Keep the policy short enough to use. A three-page operational policy with a clear retention schedule is often more effective than a long document nobody opens.
When to revisit
Your retention policy should be treated as a living operational control, not a one-time compliance project. Revisit it whenever the inputs change, especially before seasonal planning cycles and when workflows or tools change.
Use this action list for your review:
- Inventory new tools. Check whether your team adopted new CRM features, file-sharing tools, HR apps, or AI assistants that store business data.
- Review old categories. Ask whether each category is still collected, still needed, and still stored in the same place.
- Test one deletion workflow. Pick a common scenario, such as an inactive lead or closed support record, and verify the real-world steps.
- Check permissions. Confirm only the right people can view archived or sensitive retained data.
- Update exceptions. Make sure current disputes, investigations, or regulatory requests are reflected.
- Refresh staff guidance. Remind employees where records belong and what should not be kept locally or indefinitely.

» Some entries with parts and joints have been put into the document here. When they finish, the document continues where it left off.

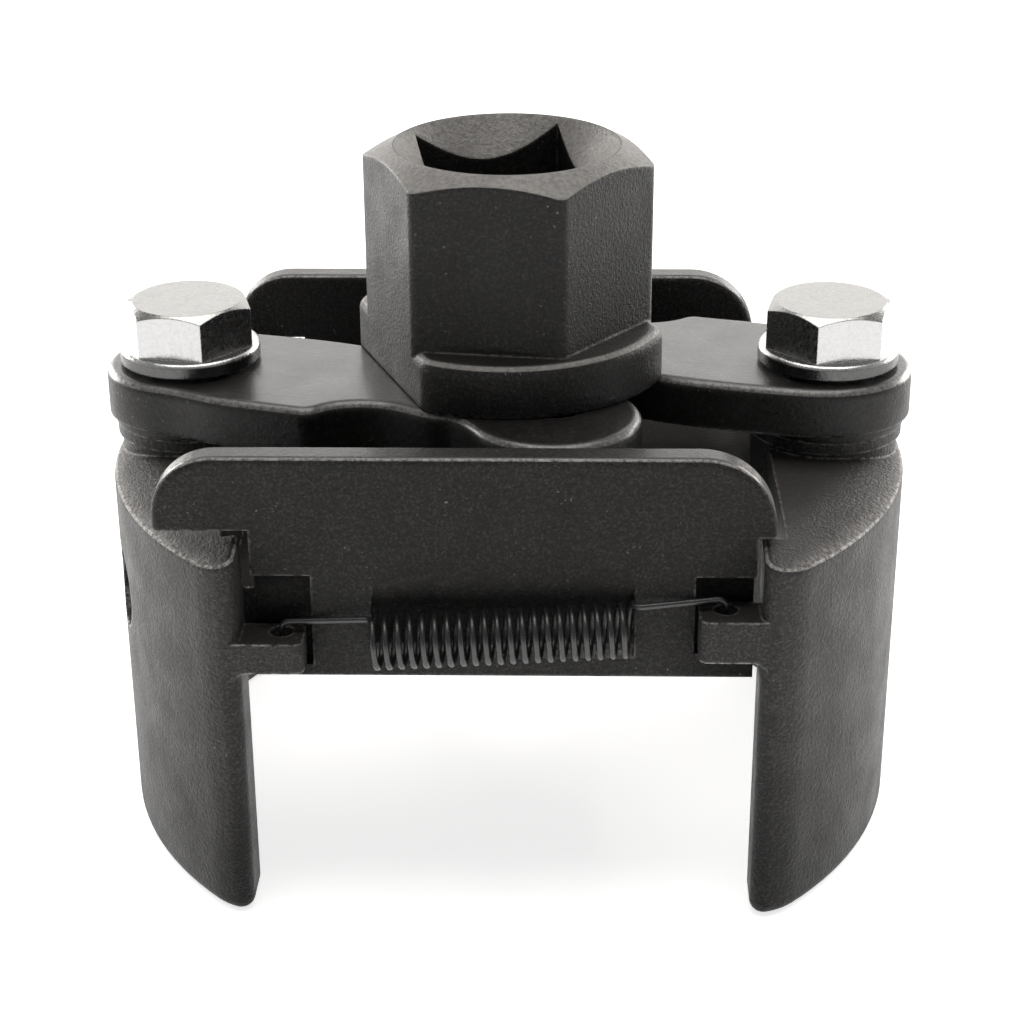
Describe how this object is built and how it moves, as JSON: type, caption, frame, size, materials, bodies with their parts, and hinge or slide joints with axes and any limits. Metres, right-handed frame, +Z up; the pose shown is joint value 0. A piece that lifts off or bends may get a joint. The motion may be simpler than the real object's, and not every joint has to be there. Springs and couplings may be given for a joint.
{
  "type": "oil filter wrench",
  "caption": "Two-jaw self-gripping oil filter wrench: crank drive with square socket and hexagon, links, sliding curved jaws, guide frame and return springs.",
  "frame": {"origin": "on the drive's axis, in the plane the jaws' feet stand on", "axes": "+Z up along the drive's axis, out of the square socket; the jaws slide along X, the left jaw at -X; -Y is the front, with the low-mounted spring end on the left"},
  "size_m": [0.071, 0.0546, 0.0603],
  "materials": {
    "cast_black": "black coating over fine cast grain, rubbed bright at edges",
    "forged_black": "satin black oxide on forged steel",
    "bright_zinc": "bright zinc plate",
    "pin_steel": "ground steel, lightly oiled",
    "spring_black": "black oxide spring wire"
  },
  "bodies": {
    "guide_frame": {"guide_frame": "cast_black", "front_spring": "spring_black", "back_spring": "spring_black"},
    "left_jaw": {"left_jaw": "cast_black", "left_pivot_bolt": "bright_zinc", "left_bolt_washer": "bright_zinc", "left_pivot_bush": "pin_steel", "left_thrust_washer": "bright_zinc"},
    "right_jaw": {"right_jaw": "cast_black", "right_pivot_bolt": "bright_zinc", "right_bolt_washer": "bright_zinc", "right_pivot_bush": "pin_steel", "right_thrust_washer": "bright_zinc"},
    "left_link": {"left_link": "forged_black"},
    "right_link": {"right_link": "forged_black"},
    "drive": {"drive_body": "forged_black", "left_crank_pin": "pin_steel", "right_crank_pin": "pin_steel", "left_pin_washer": "pin_steel", "right_pin_washer": "pin_steel"}
  },
  "joints": [
    {"name": "left_jaw_slide", "type": "slide", "parent": "guide_frame", "child": "left_jaw", "axis": [-1, 0, 0], "range_m": [0, 0.01], "stiffness_N_per_m": 2060, "springref_m": -0.002, "deforming": ["front_spring", "back_spring"]},
    {"name": "right_jaw_slide", "type": "slide", "parent": "guide_frame", "child": "right_jaw", "axis": [1, 0, 0], "range_m": [0, 0.01], "deforming": ["front_spring", "back_spring"]},
    {"name": "drive_turn", "type": "hinge", "parent": "guide_frame", "child": "drive", "pos_m": [0, 0, 0.041], "axis": [0, 0, 1], "range_deg": [-58, 0]},
    {"name": "left_link_swing", "type": "hinge", "parent": "left_jaw", "child": "left_link", "pos_m": [-0.0281, 0, 0.0386], "axis": [0, 0, 1], "range_deg": [0, 2.01]},
    {"name": "right_link_swing", "type": "hinge", "parent": "right_jaw", "child": "right_link", "pos_m": [0.0281, 0, 0.0386], "axis": [0, 0, 1], "range_deg": [0, 2.01]}
  ],
  "couplings": [
    {"joint": "right_jaw_slide", "follows": "left_jaw_slide", "ratio": 1},
    {"joint": "drive_turn", "follows": "left_jaw_slide", "rad_per_m": -101},
    {"joint": "left_link_swing", "follows": "left_jaw_slide", "rad_per_m": 3.5},
    {"joint": "right_link_swing", "follows": "left_jaw_slide", "rad_per_m": 3.5}
  ]
}
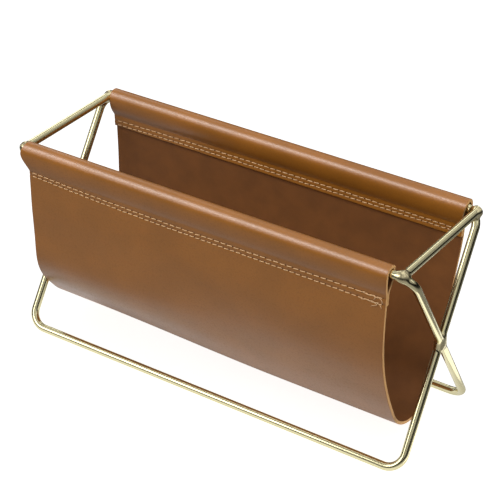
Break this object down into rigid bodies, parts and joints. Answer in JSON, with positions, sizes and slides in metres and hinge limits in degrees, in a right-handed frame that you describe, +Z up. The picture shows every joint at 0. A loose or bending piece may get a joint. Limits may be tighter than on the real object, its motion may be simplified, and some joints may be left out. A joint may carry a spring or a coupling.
{
  "type": "magazine rack",
  "caption": "Small desktop rack: crossed wire frames carry a hanging leather sling that holds magazines, letters and papers upright.",
  "frame": {"origin": "on the table, under the middle of the rack", "axes": "+X along the rods, +Y to the back, +Z up"},
  "size_m": [0.257, 0.0904, 0.1303],
  "materials": {
    "gold_wire": "polished pale champagne gold plating on round steel wire",
    "tan_leather": "smooth semi-gloss saddle tan leather with a darker red-brown inside and pale raw cut edges",
    "ochre_thread": "waxed ochre sewing thread"
  },
  "bodies": {
    "root": {"front_top_frame": "gold_wire", "back_top_frame": "gold_wire", "left_tie_bar": "gold_wire", "right_tie_bar": "gold_wire", "leather_sling": "tan_leather", "front_hem_upper_seam": "ochre_thread", "front_hem_lower_seam": "ochre_thread", "back_hem_upper_seam": "ochre_thread", "back_hem_lower_seam": "ochre_thread"}
  },
  "joints": []
}
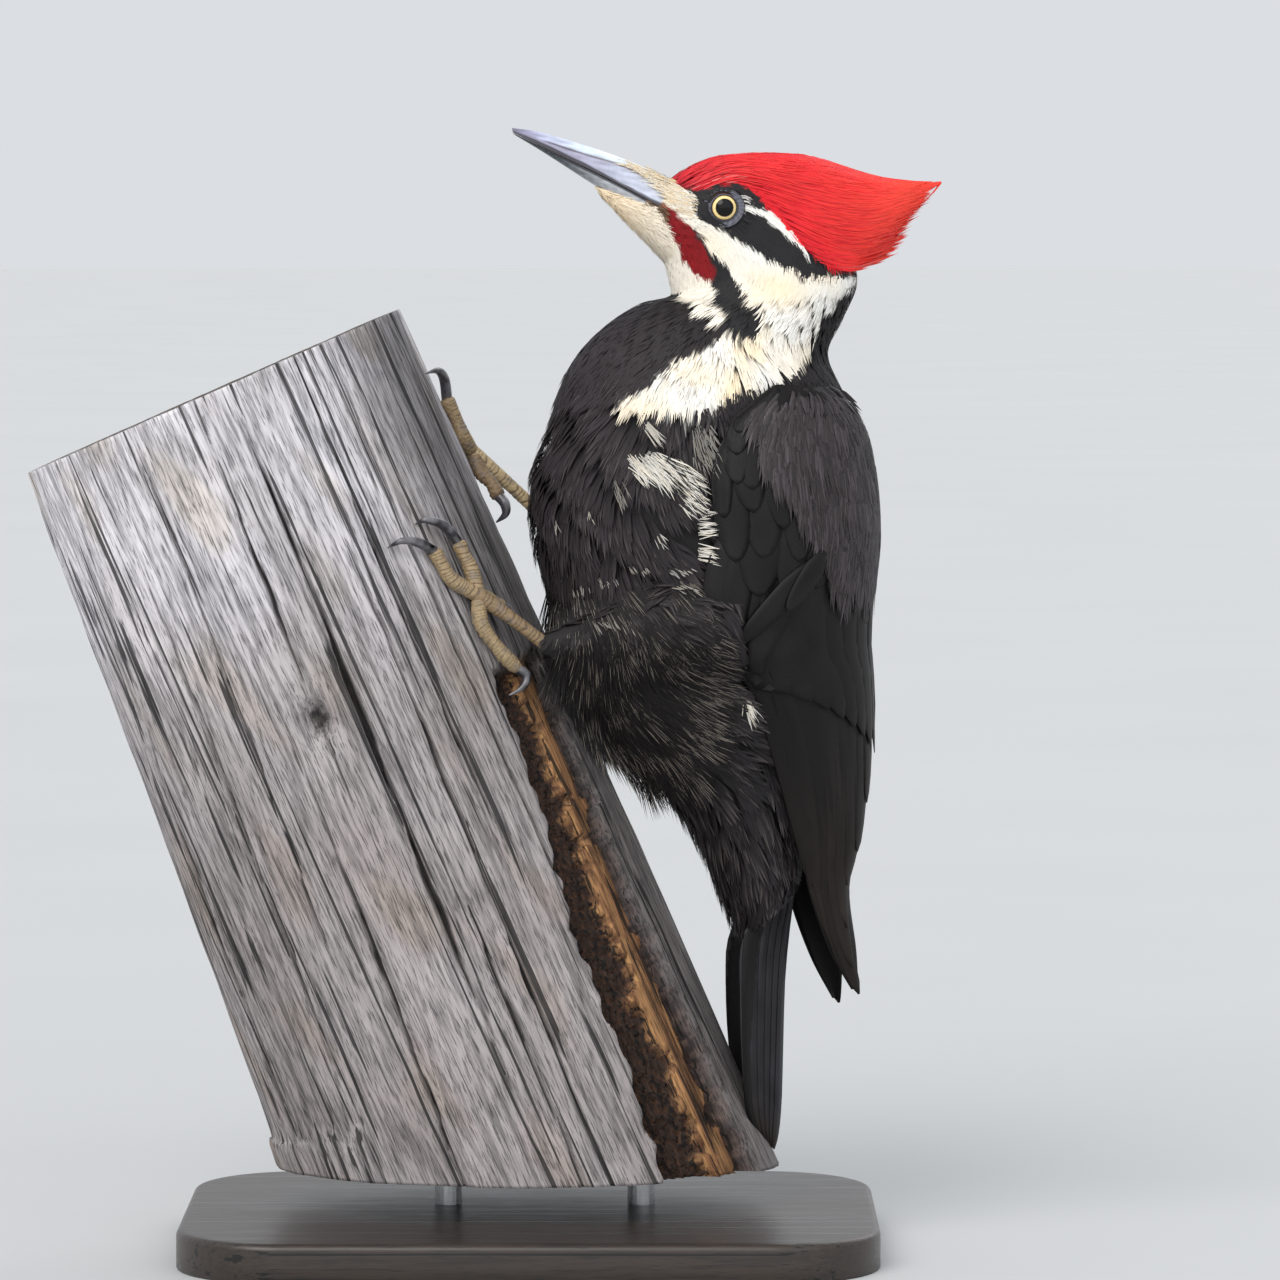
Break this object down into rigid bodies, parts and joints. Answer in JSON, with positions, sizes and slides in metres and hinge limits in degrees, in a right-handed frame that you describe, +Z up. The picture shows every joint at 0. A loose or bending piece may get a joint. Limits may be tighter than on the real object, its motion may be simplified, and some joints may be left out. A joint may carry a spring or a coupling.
{
  "type": "pileated woodpecker",
  "caption": "Life-size male pileated woodpecker with a red crest, clinging to a cut length of weathered post that two short rods hold over a flat display base.",
  "frame": {"origin": "centre of the underside of the display base", "axes": "+Z up; the bird's belly and bill face -X, its left side faces -Y"},
  "size_m": [0.3285, 0.176, 0.4034],
  "materials": {
    "plumage": "soft matt feathers with pale hair-like tips on the breast and flanks",
    "head": "short dense feathers, striped black, white and cream, with a crimson malar patch",
    "crest": "long glossy hair-like crimson feathers",
    "wing": "smooth overlapping flight feathers with a faint sheen",
    "bill": "smooth horn, blue-grey with a pale lower half and a dark tip",
    "eye": "wet and glossy, pale yellow iris round a black pupil",
    "foot": "dry scaled skin with ringed scutes",
    "claw": "smooth dark horn",
    "perch": "weathered grey, dry, with long open checks and one brown split",
    "stand_base": "dark satin lacquer",
    "stand_rod": "brushed"
  },
  "bodies": {
    "root": {"bill_lower": "bill", "bill_upper": "bill", "claw_left_1": "claw", "claw_left_2": "claw", "claw_left_3": "claw", "claw_left_4": "claw", "claw_right_1": "claw", "claw_right_2": "claw", "claw_right_3": "claw", "claw_right_4": "claw", "crest": "crest", "eye_left": "eye", "eye_right": "eye", "head": "head", "neck": "plumage", "perch": "perch", "shank_left": "foot", "shank_right": "foot", "stand_base": "stand_base", "stand_rod_1": "stand_rod", "stand_rod_2": "stand_rod", "tail": "plumage", "thigh_left": "plumage", "thigh_right": "plumage", "toe_left_1": "foot", "toe_left_2": "foot", "toe_left_3": "foot", "toe_left_4": "foot", "toe_right_1": "foot", "toe_right_2": "foot", "toe_right_3": "foot", "toe_right_4": "foot", "trunk": "plumage", "wing_left": "wing", "wing_right": "wing"}
  },
  "joints": []
}
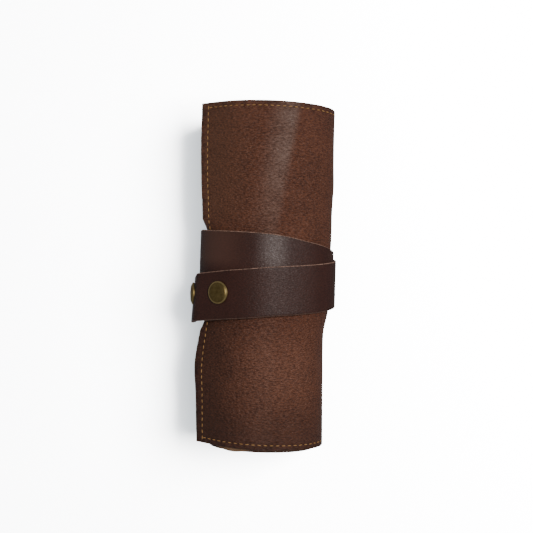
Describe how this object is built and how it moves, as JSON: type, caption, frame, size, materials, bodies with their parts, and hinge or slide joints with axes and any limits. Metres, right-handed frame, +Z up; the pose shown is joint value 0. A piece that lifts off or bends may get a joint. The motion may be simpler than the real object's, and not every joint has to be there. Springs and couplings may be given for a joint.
{
  "type": "roll-up pencil case",
  "caption": "Closed roll-up leather pencil case: a wound, lined leather sheet with an inner pencil pocket, tied round the middle by a wound leather strap with snap fasteners.",
  "frame": {"origin": "on the floor under the middle of the closed case, the strap's underside at Z 0", "axes": "+Y along the roll, +X to the right of the roll seen from above with the free flap edge on the left, +Z up"},
  "size_m": [0.0917, 0.216, 0.0503],
  "materials": {
    "roll_leather": "matt reddish-brown pull-up leather with a fine pebbled grain and raw edges",
    "strap_leather": "smoother dark chocolate leather with a soft sheen and lighter raw cut edges",
    "lining_leather": "matt light brown suede side",
    "thread": "waxed golden tan sewing thread",
    "antique_brass": "dark antique brass with a brighter worn rim"
  },
  "bodies": {
    "case": {"outer_panel": "roll_leather", "lining_panel": "lining_leather", "pencil_pocket": "lining_leather", "front_edge_thread": "thread", "top_edge_thread": "thread", "bottom_edge_thread": "thread", "pocket_seam_1": "thread", "pocket_seam_2": "thread", "pocket_seam_3": "thread", "pocket_seam_4": "thread", "pocket_seam_5": "thread", "pocket_seam_6": "thread", "pocket_seam_7": "thread", "pocket_seam_8": "thread", "strap_wrap": "strap_leather", "snap_stud": "antique_brass", "snap_post": "antique_brass"},
    "strap_tail": {"strap_tail": "strap_leather"},
    "strap_mid": {"strap_mid": "strap_leather", "snap_cap_front": "antique_brass", "snap_socket_front": "antique_brass"},
    "strap_tip": {"strap_tip": "strap_leather", "snap_cap_side": "antique_brass", "snap_socket_side": "antique_brass"}
  },
  "joints": [
    {"name": "strap_lift", "type": "hinge", "parent": "case", "child": "strap_tail", "pos_m": [0.03688, -0.00631, 0.03749], "axis": [0, 1, 0], "range_deg": [0, 120]},
    {"name": "strap_bend", "type": "hinge", "parent": "strap_tail", "child": "strap_mid", "pos_m": [-0.0135, -0.01063, 0.04901], "axis": [0, 1, 0], "range_deg": [0, 42]},
    {"name": "tip_peel", "type": "hinge", "parent": "strap_mid", "child": "strap_tip", "pos_m": [-0.03916, -0.0126, 0.03383], "axis": [0, 1, 0], "range_deg": [0, 75]}
  ],
  "couplings": [
    {"joint": "strap_bend", "follows": "strap_lift", "ratio": 0.35}
  ]
}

- Audit vendors. Confirm your key providers still support your retention and deletion expectations.
- Document changes. Keep version history so your business can show what changed and why.
If you want a workable starting point, begin this month with five categories only: customer records, invoices, marketing contacts, employee files, and security logs. Assign an owner, a purpose, a retention period, and a disposition method to each. Then expand from there. That simple exercise turns an abstract privacy concern into a functioning records retention policy your business can maintain.
The most useful policy is not the most complex one. It is the one your team can understand, your systems can support, and your business can revisit whenever new workflows appear.